Frame the plan positively

Donya Rose, Managing Principal at The Cygnal Group, emphasizes the emotional nature of sales compensation. She advises sales leaders to communicate in a way that makes reps feel "strong, confident, and excited." To achieve this:

  • Highlight how the plan benefits reps and aligns with their personal and professional goals.
  • Use motivational language and celebrate successes—showing how the plan has helped others thrive can inspire buy-in.

Provide ongoing support

  • Offer training sessions to ensure reps fully understand the plan, including how to track their progress and maximize their earnings.
  • Check in periodically to address any lingering questions or misunderstandings.
  • Be approachable and empathetic, recognizing that sales compensation is deeply personal and often tied to emotions.

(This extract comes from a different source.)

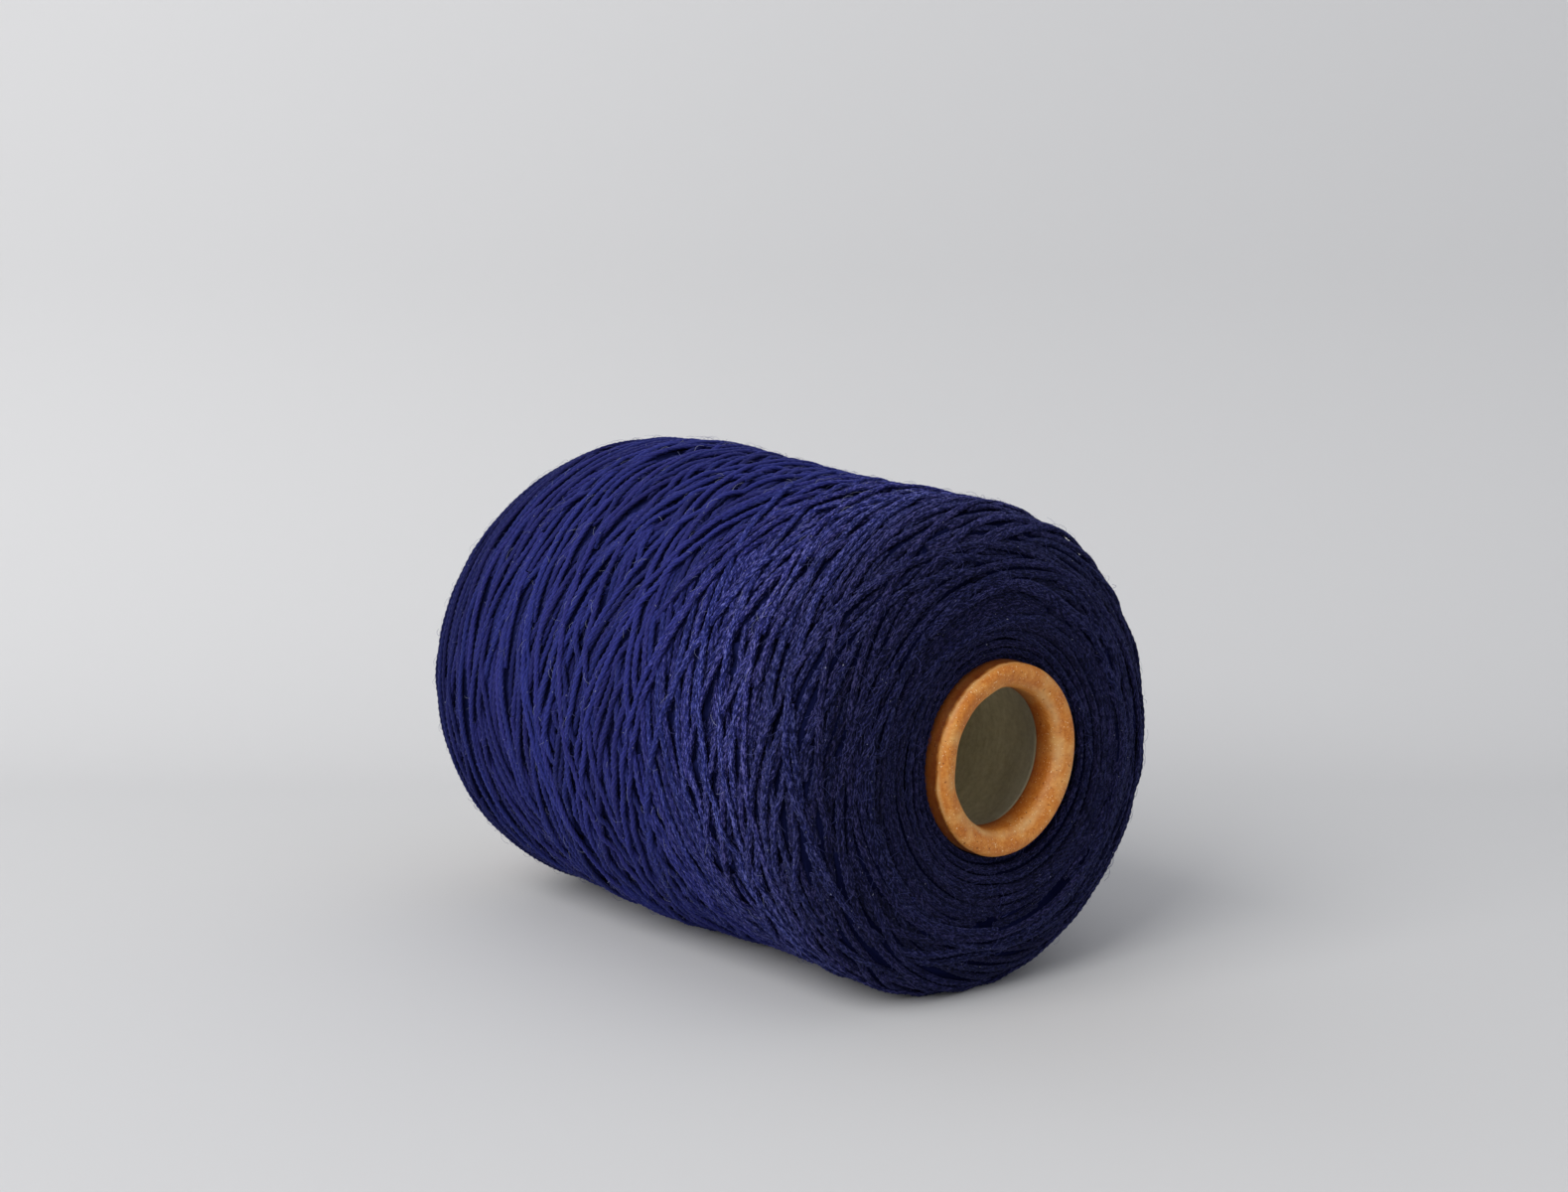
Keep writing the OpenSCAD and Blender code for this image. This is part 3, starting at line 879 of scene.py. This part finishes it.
strand_tree = plied_strand_tree()
navy_yarn = yarn_material()
for number, (kind, chunk) in enumerate(pieces, 1):
    ends = np.cumsum([len(line["middle"]) for line in chunk])
    firsts = np.arange(ends[-1] - 1)
    firsts = firsts[~np.isin(firsts + 1, ends)]
    joined = {name: np.concatenate([line[name] for line in chunk]) for name in chunk[0]}
    piece = new_object(f"yarn_{kind}_{number}", joined["middle"], [],
                       np.stack([firsts, firsts + 1], axis=1))
    for name, values in joined.items():
        store(piece.data, name, values, "FLOAT_VECTOR" if values.ndim == 2 else "FLOAT")
    grown(piece, strand_tree, plies=plies, strand_radius=strand_r, valley=ply_valley,
          flatness=strand_flat, material=navy_yarn)
    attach(piece, "root")
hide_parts("nose_end_turns", "base_end_turns")
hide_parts("lower_course", "upper_course")


# ---------------------------------------------------------------------------------------------
# Fuzz
# Loose ends of fibre that have worked out of the strands. Each one arches low over the surface,
# roughly along the strand that it grows from, and none grows close to the floor.
# ---------------------------------------------------------------------------------------------
fuzz_count = 6500
fuzz_length = (1.3 * mm, 3.4 * mm)
# As shares of a hair's own length
fuzz_thickness = 0.011
fuzz_straying = 0.6
root_height = 0.6 * mm
rooted_above = -0.5 * mm


def fuzz_tree():
    """Geometry nodes that put one arched hair on each point, turned and sized by its attributes."""
    tree, given = new_tree("fuzz", ("Thickness", "Float"), ("Seed", "Int"), ("Material", "Material"))
    arch = add(tree, "GeometryNodeCurveQuadraticBezier",
               {"Resolution": 3, "Start": (0, 0, 0), "Middle": (0.45, 0.12, 0.5), "End": (1, -0.1, 0.16)})
    ring = add(tree, "GeometryNodeCurvePrimitiveCircle", {"Resolution": 3, "Radius": given["Thickness"]})
    hair = add(tree, "GeometryNodeCurveToMesh",
               {"Curve": arch.outputs[0], "Profile Curve": ring.outputs["Curve"], "Fill Caps": True})
    upright = add(tree, "FunctionNodeAlignRotationToVector",
                  {"Vector": kept(tree, "outward", "FLOAT_VECTOR")}, axis="Z")
    turned_to = add(tree, "FunctionNodeAlignRotationToVector",
                    {"Rotation": upright.outputs[0], "Vector": kept(tree, "aim", "FLOAT_VECTOR")},
                    axis="X", pivot_axis="Z")
    lift = add(tree, "FunctionNodeRandomValue", {2: 0.15, 3: 1.1, "Seed": given["Seed"]},
               data_type="FLOAT").outputs[1]
    shape = add(tree, "ShaderNodeCombineXYZ", {"X": 1.0, "Y": 1.0, "Z": lift}).outputs[0]
    placed = add(tree, "GeometryNodeInstanceOnPoints",
                 {"Points": given["Geometry"], "Instance": hair.outputs[0],
                  "Rotation": turned_to.outputs[0], "Scale": times(tree, shape, kept(tree, "size"))})
    whole = add(tree, "GeometryNodeRealizeInstances", {"Geometry": placed.outputs[0]})
    dressed = add(tree, "GeometryNodeSetMaterial",
                  {"Geometry": whole.outputs[0], "Material": given["Material"]})
    add(tree, "NodeGroupOutput", {0: dressed.outputs[0]})
    return tree


def fuzz_material():
    """Hairs of the same wool, painted paler than the strand, as thin hairs look in the light, and darker
    where the strand below has painted shade.
    """
    made, tree, shader = new_material("yarn_fuzz", {"Roughness": 0.7, "Specular IOR Level": 0.3})
    paleness = carried(tree, "paleness")
    colour = ramp(tree, paleness, [(0.0, (0.030, 0.034, 0.15)), (0.8, (0.08, 0.09, 0.27)),
                                   (1.0, (0.30, 0.32, 0.44))])
    tree.links.new(colour, shader.inputs["Base Color"])
    return made


everywhere = {name: np.concatenate([line[name] for _, line in lines])
              for name in ("middle", "outward", "rise", "shade")}
forwards = np.roll(everywhere["middle"], -1, axis=0) - everywhere["middle"]
clear_of_floor = everywhere["middle"][:, 2] > 2 * fuzz_length[1]
on_top = np.flatnonzero((everywhere["rise"] > rooted_above) & clear_of_floor)
roots = draw.choice(on_top, fuzz_count, replace=False)
aim = forwards[roots] / np.linalg.norm(forwards[roots], axis=1)[:, None]
aim = aim * draw.choice([-1, 1], (fuzz_count, 1)) + draw.normal(0, fuzz_straying, (fuzz_count, 3))
rooted = everywhere["middle"][roots] + root_height * everywhere["outward"][roots]
fuzz = new_object("yarn_fuzz", rooted, [])
store(fuzz.data, "outward", everywhere["outward"][roots], "FLOAT_VECTOR")
store(fuzz.data, "aim", aim, "FLOAT_VECTOR")
store(fuzz.data, "size", draw.uniform(*fuzz_length, fuzz_count))
# Each hair takes the painted shade of the strand it grows from
store(fuzz.data, "paleness", draw.uniform(0, 1, fuzz_count) * everywhere["shade"][roots])
grown(fuzz, fuzz_tree(), thickness=fuzz_thickness, seed=seed, material=fuzz_material())
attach(fuzz, "root")


# ---------------------------------------------------------------------------------------------
# Floor, lamps and camera
# A pale sweep that the cone lies on and that rises behind it. A large soft lamp stands above and
# behind the camera at its left, and weaker light comes from all round.
# ---------------------------------------------------------------------------------------------
camera_heading = math.radians(50.82)
camera_dip = math.radians(4.64)
right = Vector((math.cos(camera_heading), math.sin(camera_heading), 0))
forward = Vector((-math.sin(camera_heading) * math.cos(camera_dip),
                  math.cos(camera_heading) * math.cos(camera_dip), -math.sin(camera_dip)))
up = right.cross(forward)
yarn_middle = Vector(laid_down(np.array([[0, 0, middle_u]]))[0])

sweep_front = 1.6
sweep_half_width = 2.2
sweep_height = 1.6
bend_start = 0.16
bend_r = 0.20
sweep_grey = (0.65, 0.65, 0.655, 1)


def sweep_material():
    """Matt pale grey, like painted board."""
    made, _, _ = new_material("pale_sweep", {"Roughness": 1.0, "Specular IOR Level": 0.0,
                                             "Base Color": sweep_grey})
    return made


def build_sweep():
    """A floor that turns up into a backdrop behind the cone, in one curve."""
    back = Vector((forward.x, forward.y, 0)).normalized()
    bend = [(bend_start + bend_r * math.sin(a), bend_r - bend_r * math.cos(a))
            for a in np.linspace(0, math.pi / 2, 24)]
    profile = [(-sweep_front, 0)] + bend + [(bend_start + bend_r, sweep_height)]
    points, faces = [], []
    for out, z in profile:
        for side in (-sweep_half_width, sweep_half_width):
            points.append(tuple(back * out + right * side + Vector((0, 0, z))))
    for i in range(len(profile) - 1):
        faces.append((2 * i, 2 * i + 1, 2 * i + 3, 2 * i + 2))
    sweep = new_object("pale_sweep", points, faces)
    sweep.data.shade_smooth()
    sweep.data.materials.append(sweep_material())


build_sweep()

window_size = 1.1
window_power = 20.0
window_colour = (1.0, 0.99, 0.97)
window_left, window_behind, window_above = 0.85, 1.0, 0.9
room_colour = (0.93, 0.95, 1.0, 1)
room_strength = 0.55


def lamp(name, place, target, size, power, colour):
    """A square soft lamp that faces its target."""
    light = bpy.data.lights.new(name, "AREA")
    light.shape = "SQUARE"
    light.size = size
    light.energy = power
    light.color = colour
    made = bpy.data.objects.new(name, light)
    made.location = place
    made.rotation_euler = (Vector(target) - Vector(place)).to_track_quat("-Z", "Y").to_euler()
    bpy.context.scene.collection.objects.link(made)


window_place = (yarn_middle - right * window_left - forward * window_behind
                + Vector((0, 0, window_above)))
lamp("window", window_place, yarn_middle, window_size, window_power, window_colour)

world = bpy.data.worlds.new("studio")
world.use_nodes = True
bpy.context.scene.world = world
room_light = world.node_tree.nodes["Background"]
room_light.inputs["Color"].default_value = room_colour
room_light.inputs["Strength"].default_value = room_strength

camera_data = bpy.data.cameras.new("camera")
camera_data.sensor_width = 36
camera_data.lens = 37.47
camera_data.clip_start = 0.01
camera = bpy.data.objects.new("camera", camera_data)
axes = Matrix((right, up, -forward)).transposed().to_4x4()
camera_right, camera_above, camera_distance = 0.00233, 0.02404, 0.3925
place = yarn_middle + right * camera_right + up * camera_above - forward * camera_distance
camera.matrix_world = Matrix.Translation(place) @ axes
bpy.context.scene.collection.objects.link(camera)
bpy.context.scene.camera = camera
bpy.context.scene.view_settings.view_transform = "Standard"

For more on this topic, see our interview with Leo Rocha on best practices for communicating your sales comp plans.  

4. Enable managers and employees

Incentive commission management (ICM) software is the easiest—and most accurate—way to award incentives. They track sales by rep and automatically calculate the incentives they’re entitled to. Most even integrate with payroll for one-click payouts.

They make life easier for your sellers, too. Sales reps often spend between 4 to 16 hours a month manually working out their commission in spreadsheets. That’s time wasted—they could spend it selling.  

But to use these ICM solutions effectively, the data you’re inputting needs to be accurate. That’s the responsibility of everyone in the sales organization, from individual reps to sales managers.  

Getting buy-in for your new software is much easier if the interface is intuitive and easy to use. Real-time visibility into their earnings through customizable sales compensation dashboards also gives them a reason to maintain data hygiene. They can course-correct their sales approach if they’re falling short on their OTE.